In the 1950s and 1960s, two researchers of the Museum of Ethnography, Edit Fél and Tamás Hofer, documented the peasant traditions of Átány, a village in Heves County, earmarked for destruction. They presented three thousand objects and eight thousand photographs to the museum. However, the thousands of pages of research material was shelfed and was only available in German and English publications for decades, as it presented a viable and coherent model that would have served as an alternative to the collectivisation enforced on the rural population at the time. Hence, Átány became one of the most fully documented villages in the world in modern history. In the end, the material was published in three volumes in Hungarian after the change in the political system in Hungary: in 1997, 2011 and 2016,4 and the summary of the fifty-year history of the research was presented to the public at an excellent exhibition at the Museum of Ethnography in 2009.5 The Átány project shows a close-knit community whose everyday life and performance were steeped in local values. Back then, local tradition and customs held generations together and helped their cultural self-preservation. Witnessing the troubles of our contemporary world, the need for a local approach – combining global thinking with the preservation and revival of local traditions – arises more and more frequently, suggesting that the self-sustaining model is far from being unviable; in fact, it might be the key to a successful future. The greatest benefit of the Átány research besides the comprehensive documentation it delivers is that it explored the connections between the symbols and object usage in the relatively closed, coherent culture of the village.

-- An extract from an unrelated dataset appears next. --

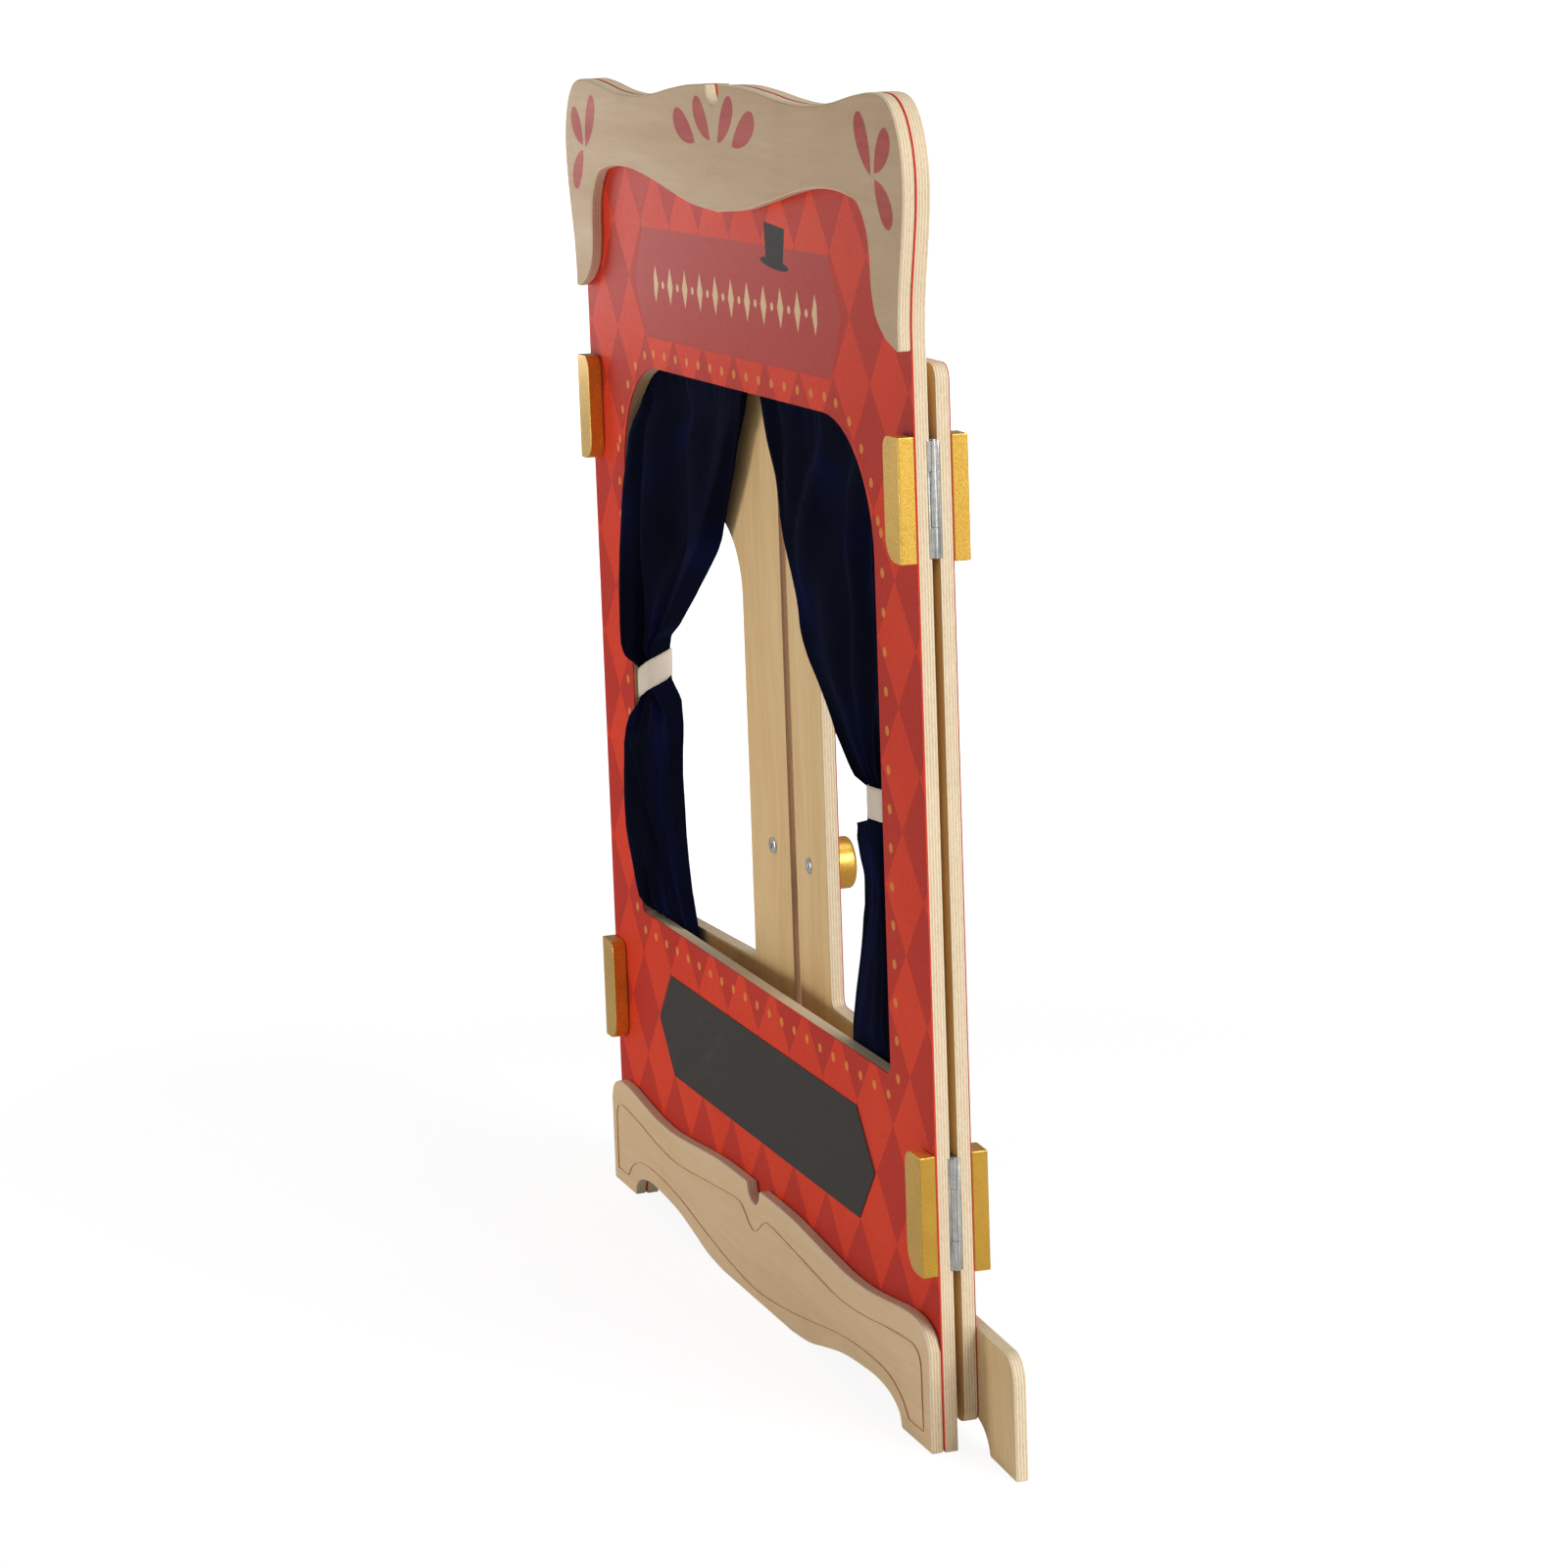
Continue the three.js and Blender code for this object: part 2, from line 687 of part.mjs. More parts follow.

While traditional village culture was driven into the background in the 1960s and 1970s, these decades saw the birth of workshops teaching folk handicraft techniques; rural communities were sought out by researchers as well as by radio and television editors who featured them in popular series. It was apparent already at the conception of the process that there was something pointing beyond a scientific interest: ethnographers often did not only observe the objects from a scholarly and artistic point of view but crossed over into the present with the intent of finding ways to preserve and foster living folk art. This obviously necessitated great sensitivity and a timely approach. The issue of maintaining a scientific distance while at the same time ‘living inside the tradition’ was repeatedly addressed in the above-mentioned ethnographic research projects, and nowadays it is a fundamental question; hence the special relevance of this year’s Folk Art Salon. The comprehensive exhibition of living folk art and the professional discourse built around it provides the opportunity to clarify overlapping, at times vaguely defined concepts.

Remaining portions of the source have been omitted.